:: Problem description ::
Below is a listing; copy all of it exactly.

:: Data provided ::
##############################

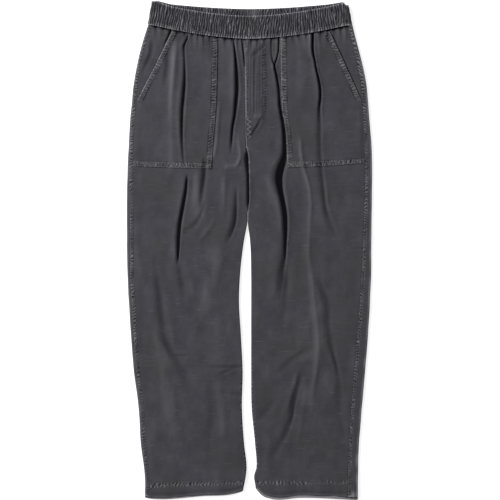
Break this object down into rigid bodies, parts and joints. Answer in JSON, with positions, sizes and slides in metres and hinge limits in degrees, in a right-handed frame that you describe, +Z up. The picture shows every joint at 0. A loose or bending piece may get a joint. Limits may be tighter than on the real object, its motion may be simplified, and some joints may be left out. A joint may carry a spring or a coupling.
{
  "type": "casual trousers laid flat",
  "caption": "Loose straight-leg cotton trousers laid flat on their back: gathered elastic waistband, large patch pockets with slanted mouths, mock fly, felled seams.",
  "frame": {"origin": "under the middle of the bounding box, on the surface the trousers lie on", "axes": "+Y up the trousers from hem to waist, +X to the wearer's left, +Z up from the surface"},
  "size_m": [0.5024, 1.0202, 0.011],
  "materials": {
    "washed_twill": "matte garment-washed charcoal cotton twill",
    "gathered_band": "matte washed twill gathered over elastic"
  },
  "bodies": {
    "root": {"front_right": "washed_twill", "front_left": "washed_twill", "back_right": "washed_twill", "back_left": "washed_twill", "pocket_right": "washed_twill", "pocket_left": "washed_twill", "fly": "washed_twill", "waistband_front": "gathered_band", "waistband_back": "gathered_band"}
  },
  "joints": []
}
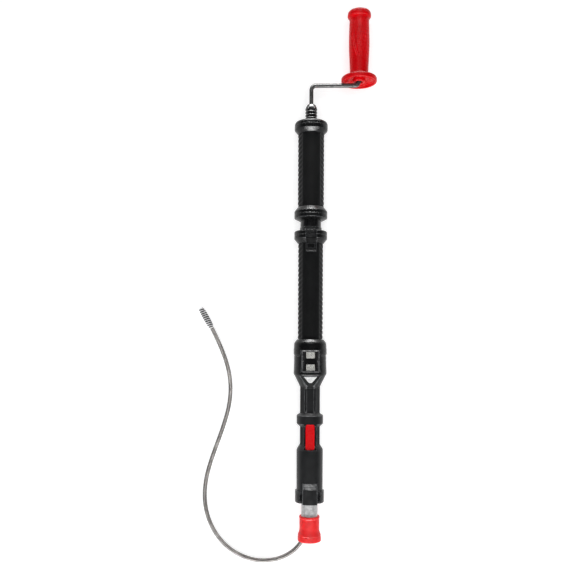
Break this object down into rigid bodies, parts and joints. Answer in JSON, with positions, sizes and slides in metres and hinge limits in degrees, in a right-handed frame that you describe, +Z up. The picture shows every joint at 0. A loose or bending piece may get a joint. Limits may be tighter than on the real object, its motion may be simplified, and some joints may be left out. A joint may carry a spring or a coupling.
{
  "type": "drain snake machine",
  "caption": "Hand-cranked drain snake: telescoping handles, detachable crank, sliding guide tube with a boot, and a steel cable with an open coil bulb.",
  "frame": {"origin": "on the floor plane, at the middle of the tool's footprint without its free cable", "axes": "+Y along the tool towards the crank, +Z up out of the side with the buttons and the badge, +X towards the crank's grip; the tool lies on its back"},
  "size_m": [0.275, 0.861, 0.055],
  "materials": {
    "black_plastic": "moulded black nylon with a fine grain",
    "gloss_black": "glossy black",
    "black_rubber": "overmoulded black rubber",
    "grey_pad": "light grey pads",
    "red_plastic": "semi-matte red",
    "red_rubber": "bright red soft rubber",
    "white_plastic": "off-white nylon",
    "steel": "satin steel",
    "zinc_tube": "mottled zinc-plated steel",
    "black_steel": "black oxide steel"
  },
  "bodies": {
    "housing": {"lower_handle_core": "black_plastic", "lower_handle_flange": "black_plastic", "lower_grip": "black_rubber", "wiper_ring": "black_rubber", "telescope_button_spring": "steel", "lock_housing": "black_plastic", "window_bezel": "black_plastic", "rocker_pin": "steel", "cable_lock_jaw": "steel", "cable_lock_anvil": "steel", "lower_housing_front": "black_plastic", "lower_housing_rear": "black_plastic", "pointer_plate": "white_plastic", "badge_plate": "red_plastic", "nose_collar": "black_plastic", "tube_button_spring": "steel", "housing_screw_1": "black_steel", "housing_screw_2": "black_steel", "housing_screw_3": "black_steel", "housing_screw_4": "black_steel"},
    "upper_handle": {"upper_top_flange": "black_plastic", "upper_bottom_flange": "black_plastic", "upper_handle_core": "black_plastic", "upper_grip": "black_rubber", "upper_bearing": "steel", "lower_bearing": "steel", "telescope_tube": "black_plastic", "telescope_glide_ring": "white_plastic"},
    "spindle": {"drive_shaft": "steel", "shaft_retaining_ring": "steel", "cable_connector": "steel", "connector_screw": "black_steel", "inner_cable": "steel", "coupler_body": "black_steel", "coupler_spring": "steel"},
    "release_sleeve": {"coupler_sleeve": "gloss_black"},
    "crank": {"crank_rod": "black_steel", "grip_thrust_washer": "steel", "grip_retaining_nut": "steel"},
    "hand_grip": {"crank_grip": "red_plastic", "crank_grip_end_cap": "red_plastic"},
    "upper_button": {"telescope_button": "black_plastic"},
    "rocker": {"lock_rocker": "black_plastic", "rocker_pad_upper": "grey_pad", "rocker_pad_lower": "grey_pad"},
    "nose": {"guide_tube": "zinc_tube", "tube_stop_ring": "black_plastic", "tube_boot": "red_rubber", "exit_bush": "white_plastic", "free_cable": "steel"},
    "nose_button": {"tube_button": "black_plastic"},
    "tip": {"bulb_tip": "black_steel", "tip_core": "steel"}
  },
  "joints": [
    {"name": "telescope_slide", "type": "slide", "parent": "housing", "child": "upper_handle", "axis": [0, 1, 0], "range_m": [0, 0.155]},
    {"name": "spindle_spin", "type": "hinge", "parent": "upper_handle", "child": "spindle", "pos_m": [-0.03769, 0.225, 0.0256], "axis": [0, 1, 0], "continuous": true},
    {"name": "coupler_sleeve_pull", "type": "slide", "parent": "spindle", "child": "release_sleeve", "axis": [0, 1, 0], "range_m": [0, 0.003], "stiffness_N_per_m": 800, "springref_m": -0.002, "deforming": ["coupler_spring"]},
    {"name": "crank_pull", "type": "slide", "parent": "spindle", "child": "crank", "axis": [0, 1, 0], "range_m": [0, 0.028]},
    {"name": "grip_spin", "type": "hinge", "parent": "crank", "child": "hand_grip", "pos_m": [0.03579, 0.35, 0.0275], "axis": [0, 1, 0], "continuous": true},
    {"name": "telescope_button_press", "type": "slide", "parent": "housing", "child": "upper_button", "axis": [0, 0, -1], "range_m": [0, 0.0012], "stiffness_N_per_m": 1500, "springref_m": -0.001, "deforming": ["telescope_button_spring"]},
    {"name": "lock_rocker_tilt", "type": "hinge", "parent": "housing", "child": "rocker", "pos_m": [-0.03769, -0.1318, 0.0446], "axis": [1, 0, 0], "range_deg": [-3.5, 3.5]},
    {"name": "guide_tube_slide", "type": "slide", "parent": "housing", "child": "nose", "axis": [0, -1, 0], "range_m": [0, 0.11]},
    {"name": "tube_button_press", "type": "slide", "parent": "housing", "child": "nose_button", "axis": [0, 0, -1], "range_m": [0, 0.0015], "stiffness_N_per_m": 1500, "springref_m": -0.001, "deforming": ["tube_button_spring"]},
    {"name": "bulb_spin", "type": "hinge", "parent": "nose", "child": "tip", "pos_m": [-0.1924, -0.0804, 0.0058], "axis": [-0.5, 0.866, 0], "continuous": true}
  ],
  "couplings": [
    {"joint": "bulb_spin", "follows": "spindle_spin", "ratio": -1}
  ]
}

##############################

:: Output of the exercise ::
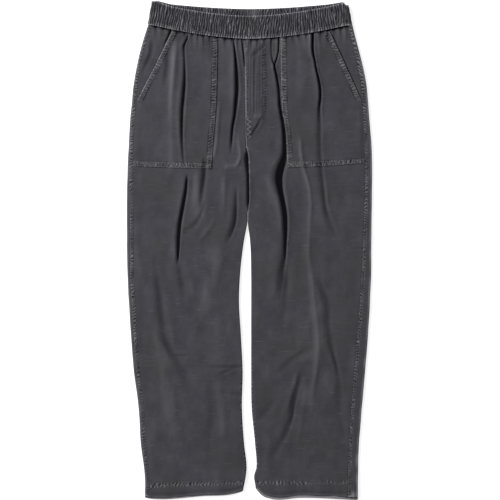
Break this object down into rigid bodies, parts and joints. Answer in JSON, with positions, sizes and slides in metres and hinge limits in degrees, in a right-handed frame that you describe, +Z up. The picture shows every joint at 0. A loose or bending piece may get a joint. Limits may be tighter than on the real object, its motion may be simplified, and some joints may be left out. A joint may carry a spring or a coupling.
{
  "type": "casual trousers laid flat",
  "caption": "Loose straight-leg cotton trousers laid flat on their back: gathered elastic waistband, large patch pockets with slanted mouths, mock fly, felled seams.",
  "frame": {"origin": "under the middle of the bounding box, on the surface the trousers lie on", "axes": "+Y up the trousers from hem to waist, +X to the wearer's left, +Z up from the surface"},
  "size_m": [0.5024, 1.0202, 0.011],
  "materials": {
    "washed_twill": "matte garment-washed charcoal cotton twill",
    "gathered_band": "matte washed twill gathered over elastic"
  },
  "bodies": {
    "root": {"front_right": "washed_twill", "front_left": "washed_twill", "back_right": "washed_twill", "back_left": "washed_twill", "pocket_right": "washed_twill", "pocket_left": "washed_twill", "fly": "washed_twill", "waistband_front": "gathered_band", "waistband_back": "gathered_band"}
  },
  "joints": []
}
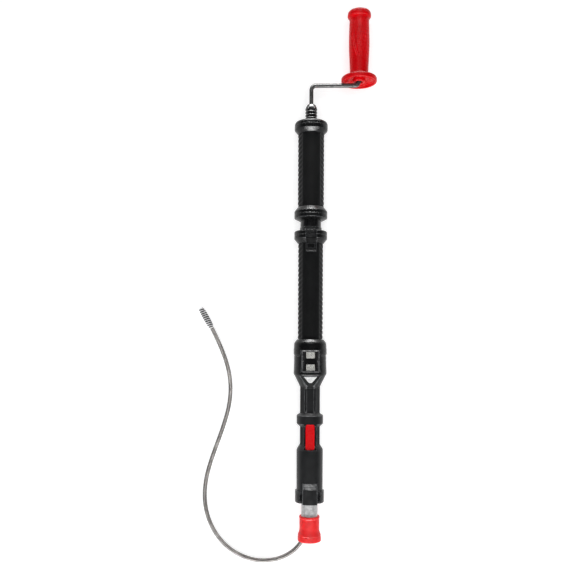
Break this object down into rigid bodies, parts and joints. Answer in JSON, with positions, sizes and slides in metres and hinge limits in degrees, in a right-handed frame that you describe, +Z up. The picture shows every joint at 0. A loose or bending piece may get a joint. Limits may be tighter than on the real object, its motion may be simplified, and some joints may be left out. A joint may carry a spring or a coupling.
{
  "type": "drain snake machine",
  "caption": "Hand-cranked drain snake: telescoping handles, detachable crank, sliding guide tube with a boot, and a steel cable with an open coil bulb.",
  "frame": {"origin": "on the floor plane, at the middle of the tool's footprint without its free cable", "axes": "+Y along the tool towards the crank, +Z up out of the side with the buttons and the badge, +X towards the crank's grip; the tool lies on its back"},
  "size_m": [0.275, 0.861, 0.055],
  "materials": {
    "black_plastic": "moulded black nylon with a fine grain",
    "gloss_black": "glossy black",
    "black_rubber": "overmoulded black rubber",
    "grey_pad": "light grey pads",
    "red_plastic": "semi-matte red",
    "red_rubber": "bright red soft rubber",
    "white_plastic": "off-white nylon",
    "steel": "satin steel",
    "zinc_tube": "mottled zinc-plated steel",
    "black_steel": "black oxide steel"
  },
  "bodies": {
    "housing": {"lower_handle_core": "black_plastic", "lower_handle_flange": "black_plastic", "lower_grip": "black_rubber", "wiper_ring": "black_rubber", "telescope_button_spring": "steel", "lock_housing": "black_plastic", "window_bezel": "black_plastic", "rocker_pin": "steel", "cable_lock_jaw": "steel", "cable_lock_anvil": "steel", "lower_housing_front": "black_plastic", "lower_housing_rear": "black_plastic", "pointer_plate": "white_plastic", "badge_plate": "red_plastic", "nose_collar": "black_plastic", "tube_button_spring": "steel", "housing_screw_1": "black_steel", "housing_screw_2": "black_steel", "housing_screw_3": "black_steel", "housing_screw_4": "black_steel"},
    "upper_handle": {"upper_top_flange": "black_plastic", "upper_bottom_flange": "black_plastic", "upper_handle_core": "black_plastic", "upper_grip": "black_rubber", "upper_bearing": "steel", "lower_bearing": "steel", "telescope_tube": "black_plastic", "telescope_glide_ring": "white_plastic"},
    "spindle": {"drive_shaft": "steel", "shaft_retaining_ring": "steel", "cable_connector": "steel", "connector_screw": "black_steel", "inner_cable": "steel", "coupler_body": "black_steel", "coupler_spring": "steel"},
    "release_sleeve": {"coupler_sleeve": "gloss_black"},
    "crank": {"crank_rod": "black_steel", "grip_thrust_washer": "steel", "grip_retaining_nut": "steel"},
    "hand_grip": {"crank_grip": "red_plastic", "crank_grip_end_cap": "red_plastic"},
    "upper_button": {"telescope_button": "black_plastic"},
    "rocker": {"lock_rocker": "black_plastic", "rocker_pad_upper": "grey_pad", "rocker_pad_lower": "grey_pad"},
    "nose": {"guide_tube": "zinc_tube", "tube_stop_ring": "black_plastic", "tube_boot": "red_rubber", "exit_bush": "white_plastic", "free_cable": "steel"},
    "nose_button": {"tube_button": "black_plastic"},
    "tip": {"bulb_tip": "black_steel", "tip_core": "steel"}
  },
  "joints": [
    {"name": "telescope_slide", "type": "slide", "parent": "housing", "child": "upper_handle", "axis": [0, 1, 0], "range_m": [0, 0.155]},
    {"name": "spindle_spin", "type": "hinge", "parent": "upper_handle", "child": "spindle", "pos_m": [-0.03769, 0.225, 0.0256], "axis": [0, 1, 0], "continuous": true},
    {"name": "coupler_sleeve_pull", "type": "slide", "parent": "spindle", "child": "release_sleeve", "axis": [0, 1, 0], "range_m": [0, 0.003], "stiffness_N_per_m": 800, "springref_m": -0.002, "deforming": ["coupler_spring"]},
    {"name": "crank_pull", "type": "slide", "parent": "spindle", "child": "crank", "axis": [0, 1, 0], "range_m": [0, 0.028]},
    {"name": "grip_spin", "type": "hinge", "parent": "crank", "child": "hand_grip", "pos_m": [0.03579, 0.35, 0.0275], "axis": [0, 1, 0], "continuous": true},
    {"name": "telescope_button_press", "type": "slide", "parent": "housing", "child": "upper_button", "axis": [0, 0, -1], "range_m": [0, 0.0012], "stiffness_N_per_m": 1500, "springref_m": -0.001, "deforming": ["telescope_button_spring"]},
    {"name": "lock_rocker_tilt", "type": "hinge", "parent": "housing", "child": "rocker", "pos_m": [-0.03769, -0.1318, 0.0446], "axis": [1, 0, 0], "range_deg": [-3.5, 3.5]},
    {"name": "guide_tube_slide", "type": "slide", "parent": "housing", "child": "nose", "axis": [0, -1, 0], "range_m": [0, 0.11]},
    {"name": "tube_button_press", "type": "slide", "parent": "housing", "child": "nose_button", "axis": [0, 0, -1], "range_m": [0, 0.0015], "stiffness_N_per_m": 1500, "springref_m": -0.001, "deforming": ["tube_button_spring"]},
    {"name": "bulb_spin", "type": "hinge", "parent": "nose", "child": "tip", "pos_m": [-0.1924, -0.0804, 0.0058], "axis": [-0.5, 0.866, 0], "continuous": true}
  ],
  "couplings": [
    {"joint": "bulb_spin", "follows": "spindle_spin", "ratio": -1}
  ]
}